A greve de hoje é contra o "retrocesso civilizacional" das medidas do Governo e da troika, como diz Carvalho da Silva. Há, no entanto, um dado que os sindicatos não estão a medir: a tensão na Europa agravou-se mais no último mês que nos últimos 50 anos. O ritmo de ruptura entre a Alemanha, a França e o Reino Unido não tem precedentes. Os países do G20 (os mais ricos do Mundo) abandonaram a Europa e não estão a emprestar dinheiro. Os países mais endividados da Europa, entre os quais Portugal, correm mesmo o risco de falência sem terem quem os ajude. Queremos evitar isto?
A CGTP e a UGT estão reféns de um modelo de contestação que não inova há décadas. Um protesto que se traduz em parar pessoas, numa época dominada pelo desemprego, não deixa de ser irónico. Até porque haveria alternativas, transformando a raiva da greve em pequenos gestos de cuidado pelos outros. Seria interessante, por exemplo, ver os professores em greve darem hoje explicações aos alunos que quisessem estar com eles, convidando--os a trazer refeições ligeiras para a escola, e assim zelarem pela segurança das crianças e adolescentes que vão ficar na rua. (Quem atinge a greve? Os trabalhadores que não têm quem cuide dos filhos...)
Os médicos e os enfermeiros poderiam "ocupar" os centros de saúde e hospitais, recebendo pacientes fora dos consultórios, falando com eles, atendendo aos casos mais graves. E, claro, que não desmarcassem as cirurgias que demoraram meses e calharam no dia de hoje. (Quem atinge a greve? Os que dependem do Serviço Nacional de Saúde...)
Os trabalhadores dos transportes poderiam fazer apenas metade dos transportes previstos nas horas de ponta e confraternizar com os seus utentes, não lhes cobrando bilhetes e explicando o quanto precisam que eles usem aqueles serviços para que as empresas não sejam destruídas. (Porque as vão privatizar a qualquer preço...)
Nos tribunais valeria a pena reflectir sobre quantos meses/anos esperaram as pessoas que hoje, dia de greve, vão ficar sem o julgamento ou audiência. É absolutamente essencial mudar o mais inoperacional sistema do Estado. (A mais totalitária máquina de injustiça por omissão...)
Nas empresas privadas ou públicas, as pessoas poderiam trabalhar menos umas horas, mas aproveitarem para fazer uma reunião geral de ideias sobre coisas a mudar face àquilo que considerem ser a injusta repartição dos sacrifícios.
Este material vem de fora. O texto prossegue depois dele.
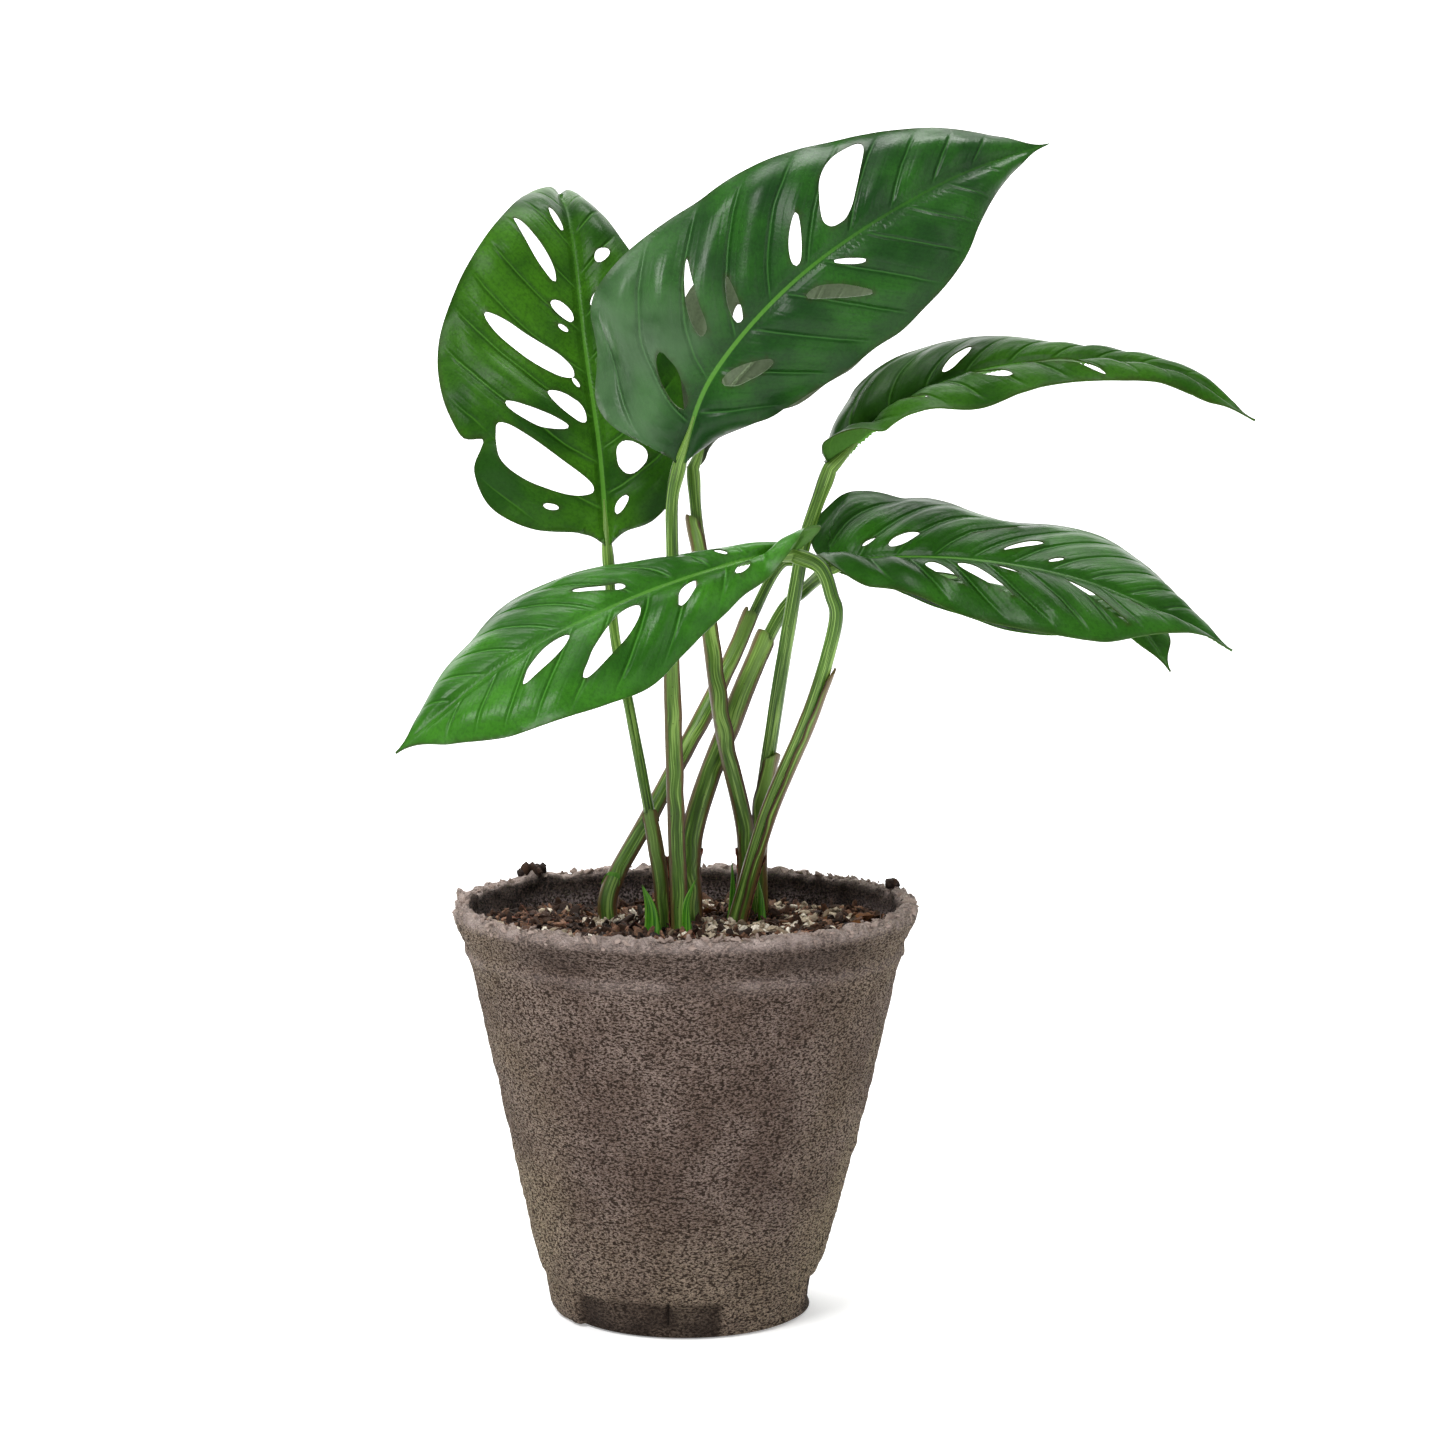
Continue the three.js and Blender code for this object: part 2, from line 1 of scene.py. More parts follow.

E uma lista de ideias ou acções práticas para tornar a sua empresa mais competitiva.
Um dia de greve poderia ser também um momento de recolha de bens e partilha com quem não têm quase nada.
Objectivamente: quem esperamos que nos ouça por causa da greve? A senhora Merkel? Os mercados? Os mercados são milhões de decisores espalhados pelo Mundo a fazer opções financeiras em manada. O que ficam a saber hoje, pela Reuters? "Portugal parado. Aviões bloqueados nos aeroportos. Economia continua a cair". Lixo. Mais lixo.
Não acredito na solução milagrosa da máquina de fazer notas do Banco Central Europeu (BCE) porque se trata de resolver uma crise de "dívidas" com emissão de dinheiro para gerar "dívidas cada vez maiores + inflação". Ontem no mercado dizia-se que o BCE começa a ter risco de... falência. Porque obviamente não consegue emprestar a tantos países que não se financiam no mercado e simultaneamente está cada vez mais atulhado de dívida da Grécia... Portugal... Espanha... Itália...
Não adianta iludirmo-nos: isto é duro. Não é o Governo. É a necessidade que temos de pedir dinheiro todos os meses para pagar salários, pensões e dívidas do Estado. Não é em todo o Mundo, é na Europa e Estados Unidos. Mas sem euro será pior para os portugueses. Se a Alemanha decidir sair da moeda única, nessa ocasião se verá como o tal "retrocesso civilizacional" de hoje é uma caricatura face ao que aí vem. Aí sim, será o fim de uma forma de civilização assente no Estado Social.
24 de Novembro de 2011. Uma greve num dia em que podíamos e devíamos ter feito alguma coisa positiva. Como já alguém disse, um optimista nos dias de hoje é alguém achar que as coisas ainda podem piorar... E luta contra uma maioria de pessimistas que não acreditam que estamos longe do fundo.